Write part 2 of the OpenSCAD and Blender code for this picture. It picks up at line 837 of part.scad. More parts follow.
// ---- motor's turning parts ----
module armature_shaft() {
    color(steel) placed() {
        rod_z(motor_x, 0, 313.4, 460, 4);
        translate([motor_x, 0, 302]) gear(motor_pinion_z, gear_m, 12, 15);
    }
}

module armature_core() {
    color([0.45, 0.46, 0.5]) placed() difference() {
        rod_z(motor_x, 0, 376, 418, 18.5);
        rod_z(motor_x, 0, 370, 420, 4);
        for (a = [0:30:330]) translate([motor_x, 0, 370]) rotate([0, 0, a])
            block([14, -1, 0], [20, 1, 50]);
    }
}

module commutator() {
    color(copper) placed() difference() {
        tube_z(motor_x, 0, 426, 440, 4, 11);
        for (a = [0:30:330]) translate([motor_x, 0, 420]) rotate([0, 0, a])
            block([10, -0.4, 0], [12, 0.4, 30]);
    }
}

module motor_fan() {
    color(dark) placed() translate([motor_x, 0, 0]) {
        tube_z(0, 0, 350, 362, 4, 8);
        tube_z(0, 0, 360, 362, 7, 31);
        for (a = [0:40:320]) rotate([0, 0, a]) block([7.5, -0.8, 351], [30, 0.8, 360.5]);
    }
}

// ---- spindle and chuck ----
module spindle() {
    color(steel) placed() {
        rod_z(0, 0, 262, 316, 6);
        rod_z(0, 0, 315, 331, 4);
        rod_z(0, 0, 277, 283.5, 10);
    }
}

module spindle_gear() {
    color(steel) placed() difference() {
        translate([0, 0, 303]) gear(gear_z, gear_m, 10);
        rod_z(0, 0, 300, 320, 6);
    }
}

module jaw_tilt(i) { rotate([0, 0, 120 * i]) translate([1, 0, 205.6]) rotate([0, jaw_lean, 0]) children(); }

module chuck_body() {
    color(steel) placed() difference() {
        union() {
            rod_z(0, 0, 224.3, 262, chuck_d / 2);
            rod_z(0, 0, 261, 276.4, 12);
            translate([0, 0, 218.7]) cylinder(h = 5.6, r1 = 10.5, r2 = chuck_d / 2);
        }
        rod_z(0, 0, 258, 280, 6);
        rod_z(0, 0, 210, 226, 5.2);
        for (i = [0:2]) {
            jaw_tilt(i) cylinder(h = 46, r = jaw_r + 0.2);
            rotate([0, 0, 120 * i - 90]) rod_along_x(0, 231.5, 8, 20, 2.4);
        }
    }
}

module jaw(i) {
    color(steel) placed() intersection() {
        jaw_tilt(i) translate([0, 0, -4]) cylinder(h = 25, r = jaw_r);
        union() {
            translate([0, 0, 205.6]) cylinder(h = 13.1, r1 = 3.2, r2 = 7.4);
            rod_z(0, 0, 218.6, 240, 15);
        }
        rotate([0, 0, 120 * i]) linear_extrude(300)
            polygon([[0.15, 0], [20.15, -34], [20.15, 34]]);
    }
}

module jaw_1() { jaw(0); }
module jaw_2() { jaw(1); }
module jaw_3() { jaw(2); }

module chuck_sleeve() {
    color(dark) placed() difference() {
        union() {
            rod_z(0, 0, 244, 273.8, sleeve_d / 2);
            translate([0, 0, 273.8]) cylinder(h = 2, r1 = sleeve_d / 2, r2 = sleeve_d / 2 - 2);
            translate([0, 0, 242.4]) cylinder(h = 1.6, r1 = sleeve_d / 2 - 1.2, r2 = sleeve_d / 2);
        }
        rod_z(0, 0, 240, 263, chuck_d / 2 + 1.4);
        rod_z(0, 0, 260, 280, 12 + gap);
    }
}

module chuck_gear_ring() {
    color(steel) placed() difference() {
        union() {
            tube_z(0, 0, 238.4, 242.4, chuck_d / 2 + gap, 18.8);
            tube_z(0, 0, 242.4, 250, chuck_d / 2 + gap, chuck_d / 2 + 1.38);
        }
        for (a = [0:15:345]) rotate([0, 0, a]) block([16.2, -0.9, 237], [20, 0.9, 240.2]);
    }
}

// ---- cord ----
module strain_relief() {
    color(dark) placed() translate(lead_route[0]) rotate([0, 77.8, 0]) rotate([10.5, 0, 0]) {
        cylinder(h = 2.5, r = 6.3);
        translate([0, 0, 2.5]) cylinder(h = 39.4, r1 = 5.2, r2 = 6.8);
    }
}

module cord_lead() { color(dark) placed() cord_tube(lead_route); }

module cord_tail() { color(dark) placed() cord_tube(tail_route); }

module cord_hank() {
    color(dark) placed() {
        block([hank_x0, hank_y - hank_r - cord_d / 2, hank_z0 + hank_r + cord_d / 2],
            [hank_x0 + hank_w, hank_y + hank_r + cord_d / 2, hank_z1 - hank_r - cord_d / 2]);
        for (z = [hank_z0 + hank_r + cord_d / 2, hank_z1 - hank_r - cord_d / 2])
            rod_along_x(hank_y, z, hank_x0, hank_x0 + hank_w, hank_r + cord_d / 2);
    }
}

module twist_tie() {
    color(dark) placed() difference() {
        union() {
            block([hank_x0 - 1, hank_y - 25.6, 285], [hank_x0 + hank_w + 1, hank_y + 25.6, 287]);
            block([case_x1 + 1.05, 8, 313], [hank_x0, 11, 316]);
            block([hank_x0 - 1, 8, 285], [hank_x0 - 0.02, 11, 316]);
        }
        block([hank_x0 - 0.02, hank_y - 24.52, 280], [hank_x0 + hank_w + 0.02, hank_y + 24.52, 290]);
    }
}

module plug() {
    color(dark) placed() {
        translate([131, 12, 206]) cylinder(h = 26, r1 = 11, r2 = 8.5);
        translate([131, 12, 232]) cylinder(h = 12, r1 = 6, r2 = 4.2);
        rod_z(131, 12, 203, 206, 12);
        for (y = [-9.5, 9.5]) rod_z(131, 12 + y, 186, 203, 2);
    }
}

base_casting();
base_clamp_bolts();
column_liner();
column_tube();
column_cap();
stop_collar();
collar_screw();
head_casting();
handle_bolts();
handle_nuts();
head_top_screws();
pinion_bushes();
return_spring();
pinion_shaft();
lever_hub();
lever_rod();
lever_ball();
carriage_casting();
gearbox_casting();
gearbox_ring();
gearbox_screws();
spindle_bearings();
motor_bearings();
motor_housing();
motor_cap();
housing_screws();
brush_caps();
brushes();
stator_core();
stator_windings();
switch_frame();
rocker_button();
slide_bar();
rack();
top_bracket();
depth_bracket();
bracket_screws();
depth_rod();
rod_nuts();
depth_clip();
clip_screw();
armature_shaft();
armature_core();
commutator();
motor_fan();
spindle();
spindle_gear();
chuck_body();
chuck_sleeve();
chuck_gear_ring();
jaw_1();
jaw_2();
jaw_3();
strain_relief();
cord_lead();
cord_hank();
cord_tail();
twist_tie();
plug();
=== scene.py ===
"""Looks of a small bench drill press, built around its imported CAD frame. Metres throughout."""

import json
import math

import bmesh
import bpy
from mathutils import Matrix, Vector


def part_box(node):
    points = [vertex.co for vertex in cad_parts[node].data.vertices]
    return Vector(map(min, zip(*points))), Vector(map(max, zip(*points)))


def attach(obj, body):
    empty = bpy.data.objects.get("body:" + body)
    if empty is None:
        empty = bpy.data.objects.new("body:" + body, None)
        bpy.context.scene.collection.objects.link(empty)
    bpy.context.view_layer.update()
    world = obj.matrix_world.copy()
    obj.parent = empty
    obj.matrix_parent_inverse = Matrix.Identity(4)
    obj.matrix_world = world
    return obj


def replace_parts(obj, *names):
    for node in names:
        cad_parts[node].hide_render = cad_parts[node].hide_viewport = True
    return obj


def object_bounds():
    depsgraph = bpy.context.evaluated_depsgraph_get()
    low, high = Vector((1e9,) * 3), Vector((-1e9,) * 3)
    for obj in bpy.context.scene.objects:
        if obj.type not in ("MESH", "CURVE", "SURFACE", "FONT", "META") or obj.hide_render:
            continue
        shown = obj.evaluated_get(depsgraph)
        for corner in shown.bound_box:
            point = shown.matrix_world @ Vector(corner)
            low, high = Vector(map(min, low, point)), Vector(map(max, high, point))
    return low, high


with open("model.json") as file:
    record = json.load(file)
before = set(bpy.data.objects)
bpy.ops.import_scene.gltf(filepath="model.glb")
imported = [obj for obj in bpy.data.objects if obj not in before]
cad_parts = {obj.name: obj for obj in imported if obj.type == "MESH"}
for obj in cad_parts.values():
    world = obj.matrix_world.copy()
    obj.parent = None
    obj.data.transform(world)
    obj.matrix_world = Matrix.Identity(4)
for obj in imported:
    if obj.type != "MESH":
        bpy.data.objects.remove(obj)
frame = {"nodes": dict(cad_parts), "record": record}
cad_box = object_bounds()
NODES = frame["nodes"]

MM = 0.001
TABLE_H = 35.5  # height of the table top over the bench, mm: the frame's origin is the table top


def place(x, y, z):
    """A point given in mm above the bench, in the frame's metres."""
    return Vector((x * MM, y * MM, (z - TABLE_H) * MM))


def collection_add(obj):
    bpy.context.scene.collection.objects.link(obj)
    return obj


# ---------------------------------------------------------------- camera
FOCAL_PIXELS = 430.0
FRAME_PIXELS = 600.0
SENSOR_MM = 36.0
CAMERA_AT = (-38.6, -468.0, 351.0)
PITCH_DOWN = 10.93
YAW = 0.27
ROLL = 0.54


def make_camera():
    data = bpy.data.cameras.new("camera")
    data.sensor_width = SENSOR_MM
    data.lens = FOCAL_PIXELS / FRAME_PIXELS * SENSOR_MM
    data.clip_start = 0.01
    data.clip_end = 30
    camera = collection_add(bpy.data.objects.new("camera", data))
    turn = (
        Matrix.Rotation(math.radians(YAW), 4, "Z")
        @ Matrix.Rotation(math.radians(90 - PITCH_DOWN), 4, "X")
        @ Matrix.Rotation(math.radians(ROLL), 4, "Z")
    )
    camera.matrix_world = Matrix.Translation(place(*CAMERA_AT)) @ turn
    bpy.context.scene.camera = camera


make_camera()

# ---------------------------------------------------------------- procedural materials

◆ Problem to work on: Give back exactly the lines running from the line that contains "if obj.type not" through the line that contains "ROLL = 0.54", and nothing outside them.

◆ Worked answer:
        if obj.type not in ("MESH", "CURVE", "SURFACE", "FONT", "META") or obj.hide_render:
            continue
        shown = obj.evaluated_get(depsgraph)
        for corner in shown.bound_box:
            point = shown.matrix_world @ Vector(corner)
            low, high = Vector(map(min, low, point)), Vector(map(max, high, point))
    return low, high


with open("model.json") as file:
    record = json.load(file)
before = set(bpy.data.objects)
bpy.ops.import_scene.gltf(filepath="model.glb")
imported = [obj for obj in bpy.data.objects if obj not in before]
cad_parts = {obj.name: obj for obj in imported if obj.type == "MESH"}
for obj in cad_parts.values():
    world = obj.matrix_world.copy()
    obj.parent = None
    obj.data.transform(world)
    obj.matrix_world = Matrix.Identity(4)
for obj in imported:
    if obj.type != "MESH":
        bpy.data.objects.remove(obj)
frame = {"nodes": dict(cad_parts), "record": record}
cad_box = object_bounds()
NODES = frame["nodes"]

MM = 0.001
TABLE_H = 35.5  # height of the table top over the bench, mm: the frame's origin is the table top


def place(x, y, z):
    """A point given in mm above the bench, in the frame's metres."""
    return Vector((x * MM, y * MM, (z - TABLE_H) * MM))


def collection_add(obj):
    bpy.context.scene.collection.objects.link(obj)
    return obj


# ---------------------------------------------------------------- camera
FOCAL_PIXELS = 430.0
FRAME_PIXELS = 600.0
SENSOR_MM = 36.0
CAMERA_AT = (-38.6, -468.0, 351.0)
PITCH_DOWN = 10.93
YAW = 0.27
ROLL = 0.54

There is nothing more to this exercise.